#### [Problem requirements]
Reproduce exactly the section that begins at the line containing "Model this object" and ends at the line containing "# An angle is", both lines included; omit all other lines.

#### [Information shown]
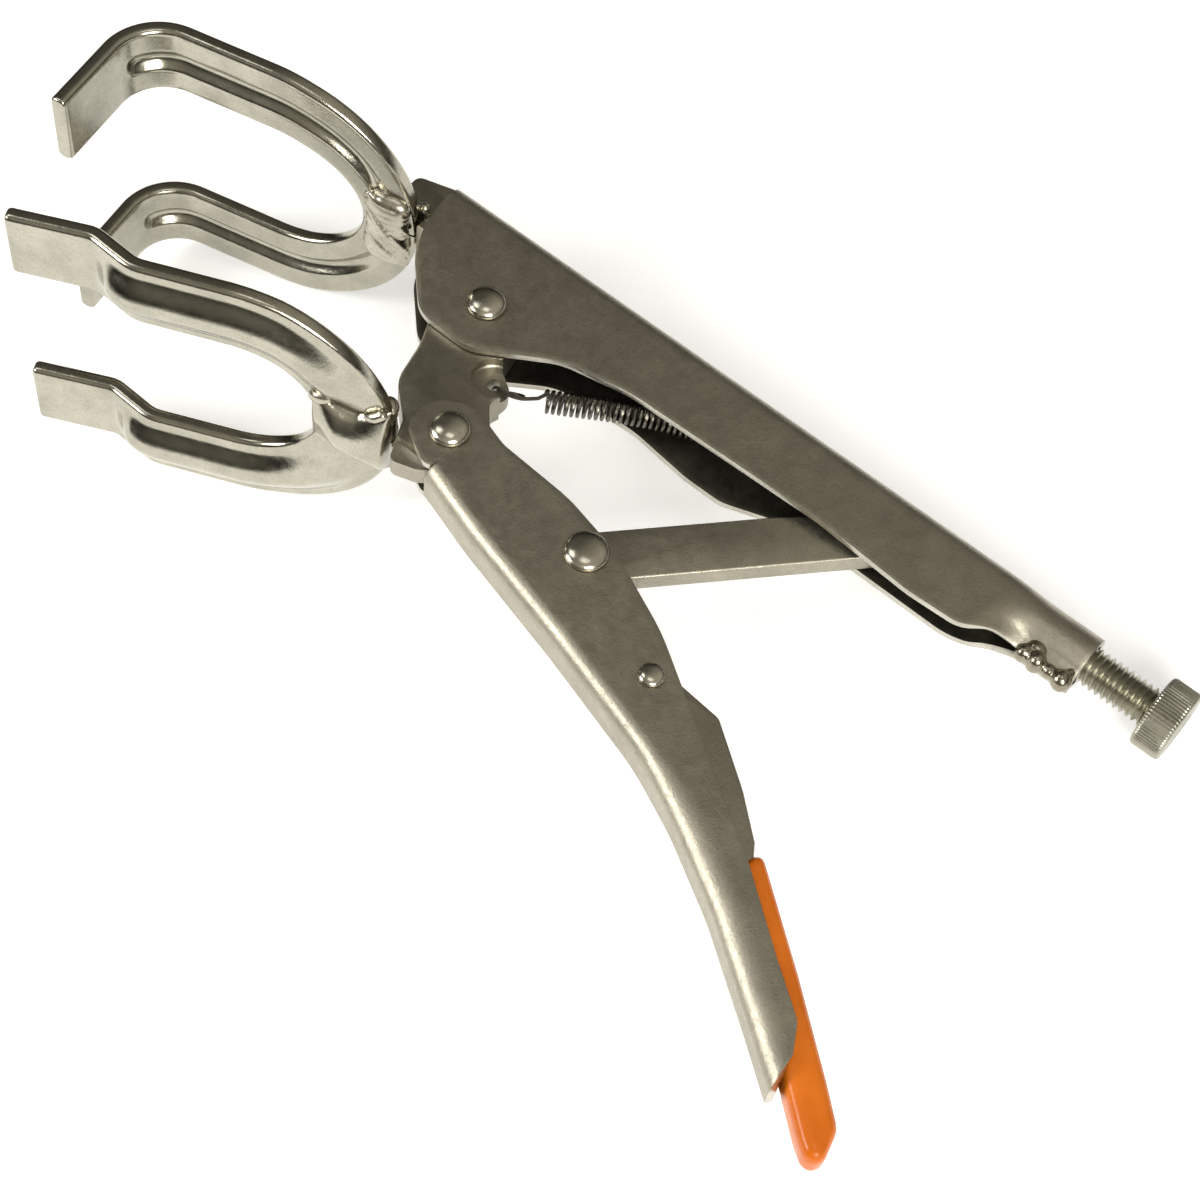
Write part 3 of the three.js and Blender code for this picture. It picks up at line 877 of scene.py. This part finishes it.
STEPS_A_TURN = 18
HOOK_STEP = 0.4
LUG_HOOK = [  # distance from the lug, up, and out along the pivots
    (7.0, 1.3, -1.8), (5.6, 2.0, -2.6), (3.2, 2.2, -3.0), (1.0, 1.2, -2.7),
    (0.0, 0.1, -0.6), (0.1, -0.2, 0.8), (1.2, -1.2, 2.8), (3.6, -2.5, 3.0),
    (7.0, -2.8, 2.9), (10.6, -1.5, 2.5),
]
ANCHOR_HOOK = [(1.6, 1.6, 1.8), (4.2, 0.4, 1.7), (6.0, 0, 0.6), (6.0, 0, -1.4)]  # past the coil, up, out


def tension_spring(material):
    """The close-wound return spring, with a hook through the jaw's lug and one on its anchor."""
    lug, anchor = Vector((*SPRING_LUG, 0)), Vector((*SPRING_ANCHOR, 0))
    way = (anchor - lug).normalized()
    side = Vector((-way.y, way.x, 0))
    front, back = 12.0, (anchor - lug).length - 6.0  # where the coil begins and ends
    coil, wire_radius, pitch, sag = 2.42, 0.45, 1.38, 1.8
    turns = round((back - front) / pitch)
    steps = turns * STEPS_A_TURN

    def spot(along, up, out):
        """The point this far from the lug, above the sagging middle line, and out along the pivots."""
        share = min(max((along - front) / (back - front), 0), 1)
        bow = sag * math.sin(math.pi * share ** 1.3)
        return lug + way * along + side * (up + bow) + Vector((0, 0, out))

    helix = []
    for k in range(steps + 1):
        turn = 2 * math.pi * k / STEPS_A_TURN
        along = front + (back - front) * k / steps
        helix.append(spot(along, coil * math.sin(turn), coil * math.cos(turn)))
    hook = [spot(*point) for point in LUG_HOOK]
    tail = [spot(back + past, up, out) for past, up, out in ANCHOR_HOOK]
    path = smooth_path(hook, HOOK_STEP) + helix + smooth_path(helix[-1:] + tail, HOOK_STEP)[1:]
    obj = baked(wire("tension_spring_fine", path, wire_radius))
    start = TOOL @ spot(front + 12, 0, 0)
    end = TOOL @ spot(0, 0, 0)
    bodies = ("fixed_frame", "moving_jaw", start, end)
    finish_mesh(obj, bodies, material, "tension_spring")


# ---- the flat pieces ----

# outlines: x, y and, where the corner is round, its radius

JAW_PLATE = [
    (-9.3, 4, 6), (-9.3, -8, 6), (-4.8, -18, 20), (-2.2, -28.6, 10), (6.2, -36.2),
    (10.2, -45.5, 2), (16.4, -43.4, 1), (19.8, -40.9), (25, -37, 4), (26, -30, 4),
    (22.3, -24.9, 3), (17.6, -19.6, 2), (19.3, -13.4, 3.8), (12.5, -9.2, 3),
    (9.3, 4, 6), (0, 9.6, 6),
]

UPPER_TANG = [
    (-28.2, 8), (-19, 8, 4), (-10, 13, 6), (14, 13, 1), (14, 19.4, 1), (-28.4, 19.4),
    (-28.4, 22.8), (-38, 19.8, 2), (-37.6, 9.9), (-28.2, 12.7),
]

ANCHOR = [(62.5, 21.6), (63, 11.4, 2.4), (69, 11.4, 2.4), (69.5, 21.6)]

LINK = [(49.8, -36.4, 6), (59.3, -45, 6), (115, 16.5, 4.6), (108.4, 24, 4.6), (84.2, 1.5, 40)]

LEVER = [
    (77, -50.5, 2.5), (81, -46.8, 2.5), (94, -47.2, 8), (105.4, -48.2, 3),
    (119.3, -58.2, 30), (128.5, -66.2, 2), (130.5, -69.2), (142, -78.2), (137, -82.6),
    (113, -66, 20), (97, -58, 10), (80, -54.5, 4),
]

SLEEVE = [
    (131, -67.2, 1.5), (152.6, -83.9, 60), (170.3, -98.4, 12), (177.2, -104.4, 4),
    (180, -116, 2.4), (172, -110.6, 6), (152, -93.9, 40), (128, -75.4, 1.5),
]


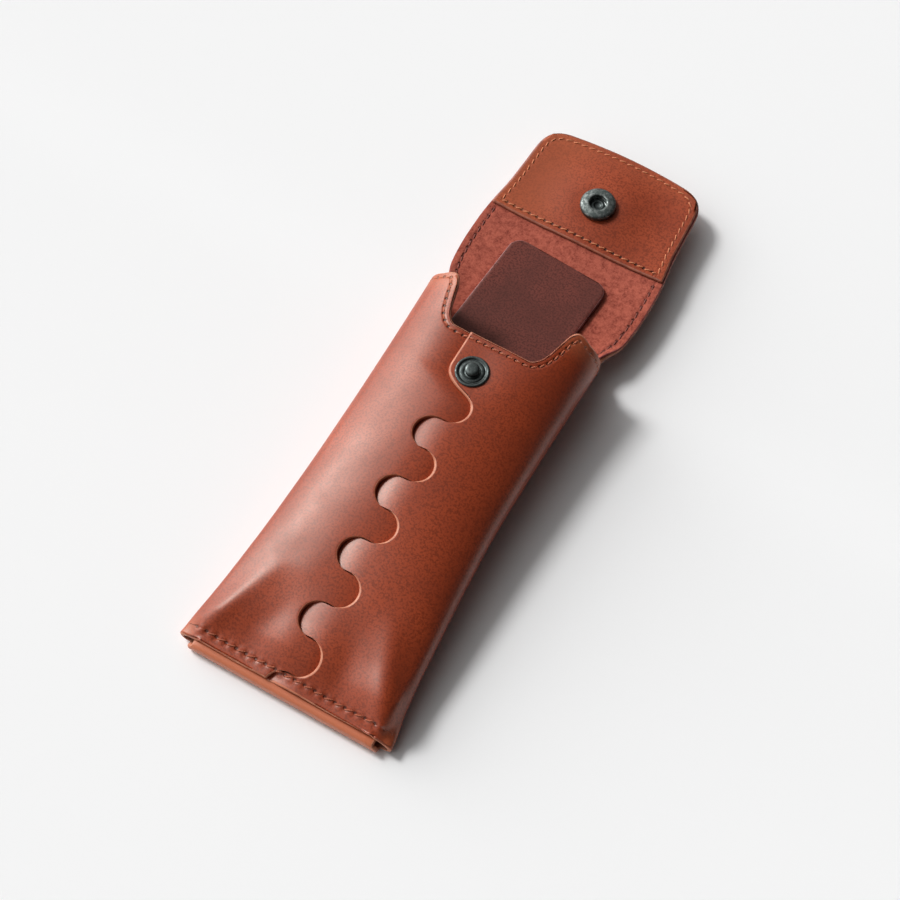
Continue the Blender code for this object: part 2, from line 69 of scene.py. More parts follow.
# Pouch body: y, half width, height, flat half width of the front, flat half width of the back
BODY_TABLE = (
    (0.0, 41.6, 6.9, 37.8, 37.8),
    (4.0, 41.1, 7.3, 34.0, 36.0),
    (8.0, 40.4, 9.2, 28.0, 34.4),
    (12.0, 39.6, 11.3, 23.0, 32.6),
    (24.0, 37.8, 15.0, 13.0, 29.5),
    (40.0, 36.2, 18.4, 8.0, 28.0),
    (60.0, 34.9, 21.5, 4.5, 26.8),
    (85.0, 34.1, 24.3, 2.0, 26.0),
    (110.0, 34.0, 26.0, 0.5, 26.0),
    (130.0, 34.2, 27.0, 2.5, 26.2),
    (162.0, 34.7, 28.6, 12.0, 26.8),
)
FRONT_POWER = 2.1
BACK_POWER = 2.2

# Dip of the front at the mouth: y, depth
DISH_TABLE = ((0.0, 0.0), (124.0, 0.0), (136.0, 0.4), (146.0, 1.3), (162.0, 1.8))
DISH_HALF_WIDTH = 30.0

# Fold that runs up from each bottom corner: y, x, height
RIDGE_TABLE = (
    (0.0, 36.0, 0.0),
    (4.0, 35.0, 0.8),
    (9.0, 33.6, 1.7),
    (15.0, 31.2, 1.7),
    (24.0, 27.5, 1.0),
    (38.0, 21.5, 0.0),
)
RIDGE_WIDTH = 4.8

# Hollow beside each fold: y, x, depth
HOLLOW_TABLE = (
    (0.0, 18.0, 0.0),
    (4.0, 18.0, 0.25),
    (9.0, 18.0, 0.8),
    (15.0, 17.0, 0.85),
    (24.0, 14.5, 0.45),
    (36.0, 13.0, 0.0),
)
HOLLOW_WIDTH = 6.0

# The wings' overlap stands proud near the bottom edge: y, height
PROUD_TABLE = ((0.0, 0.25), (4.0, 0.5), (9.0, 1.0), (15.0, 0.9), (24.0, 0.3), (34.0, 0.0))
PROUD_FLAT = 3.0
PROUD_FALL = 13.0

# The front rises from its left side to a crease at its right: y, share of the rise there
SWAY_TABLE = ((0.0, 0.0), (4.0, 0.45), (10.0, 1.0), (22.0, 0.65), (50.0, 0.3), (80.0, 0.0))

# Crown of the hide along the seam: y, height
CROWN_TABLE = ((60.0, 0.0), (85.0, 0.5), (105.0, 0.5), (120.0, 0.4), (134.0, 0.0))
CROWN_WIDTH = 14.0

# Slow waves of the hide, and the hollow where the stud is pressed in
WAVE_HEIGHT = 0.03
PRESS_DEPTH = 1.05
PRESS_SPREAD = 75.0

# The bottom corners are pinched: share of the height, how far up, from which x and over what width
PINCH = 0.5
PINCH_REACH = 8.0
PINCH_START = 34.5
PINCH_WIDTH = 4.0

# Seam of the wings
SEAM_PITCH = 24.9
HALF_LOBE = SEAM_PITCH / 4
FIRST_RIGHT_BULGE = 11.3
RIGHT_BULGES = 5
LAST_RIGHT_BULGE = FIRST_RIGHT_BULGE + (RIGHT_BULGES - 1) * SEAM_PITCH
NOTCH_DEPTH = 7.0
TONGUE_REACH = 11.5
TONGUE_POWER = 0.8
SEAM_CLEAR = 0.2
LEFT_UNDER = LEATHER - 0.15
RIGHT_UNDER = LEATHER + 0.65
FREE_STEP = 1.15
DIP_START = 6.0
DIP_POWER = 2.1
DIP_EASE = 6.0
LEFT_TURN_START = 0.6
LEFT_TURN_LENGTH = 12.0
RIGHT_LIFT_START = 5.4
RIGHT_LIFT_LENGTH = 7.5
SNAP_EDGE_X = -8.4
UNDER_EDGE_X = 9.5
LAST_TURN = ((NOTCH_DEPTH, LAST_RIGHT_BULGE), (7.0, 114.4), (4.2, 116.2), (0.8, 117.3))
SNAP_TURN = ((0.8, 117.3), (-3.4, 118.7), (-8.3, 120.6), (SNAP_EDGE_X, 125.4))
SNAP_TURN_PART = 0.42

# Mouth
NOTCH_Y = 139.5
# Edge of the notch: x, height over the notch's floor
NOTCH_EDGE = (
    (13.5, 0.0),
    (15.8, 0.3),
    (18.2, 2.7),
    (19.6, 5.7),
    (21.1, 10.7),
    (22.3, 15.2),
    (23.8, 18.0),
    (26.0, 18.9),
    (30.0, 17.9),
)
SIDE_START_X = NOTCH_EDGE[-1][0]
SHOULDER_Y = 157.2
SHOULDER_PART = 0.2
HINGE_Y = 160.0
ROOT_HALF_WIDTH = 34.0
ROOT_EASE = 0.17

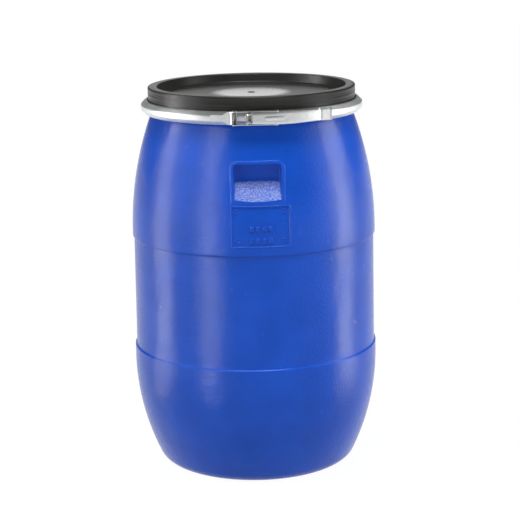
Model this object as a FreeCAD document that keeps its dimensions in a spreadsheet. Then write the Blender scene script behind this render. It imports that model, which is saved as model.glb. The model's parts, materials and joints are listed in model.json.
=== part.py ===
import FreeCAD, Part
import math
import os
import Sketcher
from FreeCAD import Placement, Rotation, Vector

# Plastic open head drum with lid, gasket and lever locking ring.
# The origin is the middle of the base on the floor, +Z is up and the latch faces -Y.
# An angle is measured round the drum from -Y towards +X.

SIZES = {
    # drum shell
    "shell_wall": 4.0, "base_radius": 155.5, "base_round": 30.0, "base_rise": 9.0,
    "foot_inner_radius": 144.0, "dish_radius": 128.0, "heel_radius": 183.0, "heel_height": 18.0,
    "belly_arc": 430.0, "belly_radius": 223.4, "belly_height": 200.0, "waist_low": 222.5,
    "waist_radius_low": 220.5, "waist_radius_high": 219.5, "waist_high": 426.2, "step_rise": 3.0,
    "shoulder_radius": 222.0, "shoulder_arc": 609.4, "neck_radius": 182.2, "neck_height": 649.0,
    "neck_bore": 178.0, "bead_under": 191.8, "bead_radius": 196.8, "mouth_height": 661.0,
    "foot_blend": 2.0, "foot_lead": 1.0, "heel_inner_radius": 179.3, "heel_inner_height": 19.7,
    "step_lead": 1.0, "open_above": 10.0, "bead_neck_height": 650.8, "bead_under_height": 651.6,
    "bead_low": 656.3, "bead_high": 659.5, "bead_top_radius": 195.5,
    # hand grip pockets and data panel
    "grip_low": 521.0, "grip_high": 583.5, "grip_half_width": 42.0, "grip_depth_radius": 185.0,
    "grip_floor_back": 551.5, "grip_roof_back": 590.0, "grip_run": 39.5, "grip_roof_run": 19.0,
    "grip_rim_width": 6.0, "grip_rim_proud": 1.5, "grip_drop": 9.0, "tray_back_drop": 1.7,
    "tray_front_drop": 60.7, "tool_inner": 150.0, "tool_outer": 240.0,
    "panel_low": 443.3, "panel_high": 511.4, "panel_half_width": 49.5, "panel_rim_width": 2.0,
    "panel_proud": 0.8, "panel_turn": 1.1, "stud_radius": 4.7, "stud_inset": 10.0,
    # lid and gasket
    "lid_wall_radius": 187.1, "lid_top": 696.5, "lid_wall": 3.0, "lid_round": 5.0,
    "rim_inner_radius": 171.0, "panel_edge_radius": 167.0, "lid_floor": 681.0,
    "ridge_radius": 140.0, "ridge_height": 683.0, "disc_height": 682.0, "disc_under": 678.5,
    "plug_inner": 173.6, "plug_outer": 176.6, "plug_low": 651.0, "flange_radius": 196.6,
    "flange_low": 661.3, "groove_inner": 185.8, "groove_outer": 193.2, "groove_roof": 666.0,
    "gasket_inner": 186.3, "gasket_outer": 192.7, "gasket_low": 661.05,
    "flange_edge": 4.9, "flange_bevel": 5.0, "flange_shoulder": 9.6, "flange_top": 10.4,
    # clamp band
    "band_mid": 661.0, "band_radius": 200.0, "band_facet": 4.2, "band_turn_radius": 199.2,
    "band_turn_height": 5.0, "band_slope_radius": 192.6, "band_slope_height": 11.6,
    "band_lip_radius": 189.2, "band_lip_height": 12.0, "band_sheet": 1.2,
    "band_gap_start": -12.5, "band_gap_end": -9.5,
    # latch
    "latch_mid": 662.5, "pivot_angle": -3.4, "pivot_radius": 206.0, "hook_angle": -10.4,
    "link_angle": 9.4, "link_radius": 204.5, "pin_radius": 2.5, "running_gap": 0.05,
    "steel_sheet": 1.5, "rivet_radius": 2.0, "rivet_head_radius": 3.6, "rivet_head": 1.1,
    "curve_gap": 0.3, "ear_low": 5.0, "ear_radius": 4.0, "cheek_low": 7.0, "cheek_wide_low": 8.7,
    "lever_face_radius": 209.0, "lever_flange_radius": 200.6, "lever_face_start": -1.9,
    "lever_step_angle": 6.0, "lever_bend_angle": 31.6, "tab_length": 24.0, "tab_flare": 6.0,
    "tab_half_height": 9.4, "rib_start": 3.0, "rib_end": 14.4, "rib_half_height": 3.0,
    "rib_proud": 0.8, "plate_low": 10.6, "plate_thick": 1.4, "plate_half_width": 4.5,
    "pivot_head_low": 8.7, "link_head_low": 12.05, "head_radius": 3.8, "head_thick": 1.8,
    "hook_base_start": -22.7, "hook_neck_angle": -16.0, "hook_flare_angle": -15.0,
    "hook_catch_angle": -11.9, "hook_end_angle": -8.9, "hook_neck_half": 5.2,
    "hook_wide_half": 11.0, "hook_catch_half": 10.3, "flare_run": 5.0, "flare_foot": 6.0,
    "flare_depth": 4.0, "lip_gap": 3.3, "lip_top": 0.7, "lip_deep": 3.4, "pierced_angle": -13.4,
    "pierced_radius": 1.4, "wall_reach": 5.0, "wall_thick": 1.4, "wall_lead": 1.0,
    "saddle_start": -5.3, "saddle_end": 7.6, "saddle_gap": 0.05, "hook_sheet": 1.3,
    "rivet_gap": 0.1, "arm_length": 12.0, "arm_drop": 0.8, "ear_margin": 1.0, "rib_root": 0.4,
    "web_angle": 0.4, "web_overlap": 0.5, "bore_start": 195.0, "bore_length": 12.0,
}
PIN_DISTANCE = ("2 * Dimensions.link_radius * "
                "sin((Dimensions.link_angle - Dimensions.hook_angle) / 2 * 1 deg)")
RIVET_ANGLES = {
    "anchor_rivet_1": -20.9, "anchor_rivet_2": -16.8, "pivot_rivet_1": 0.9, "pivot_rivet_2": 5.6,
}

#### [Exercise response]
Model this object as a FreeCAD document that keeps its dimensions in a spreadsheet. Then write the Blender scene script behind this render. It imports that model, which is saved as model.glb. The model's parts, materials and joints are listed in model.json.
=== part.py ===
import FreeCAD, Part
import math
import os
import Sketcher
from FreeCAD import Placement, Rotation, Vector

# Plastic open head drum with lid, gasket and lever locking ring.
# The origin is the middle of the base on the floor, +Z is up and the latch faces -Y.
# An angle is measured round the drum from -Y towards +X.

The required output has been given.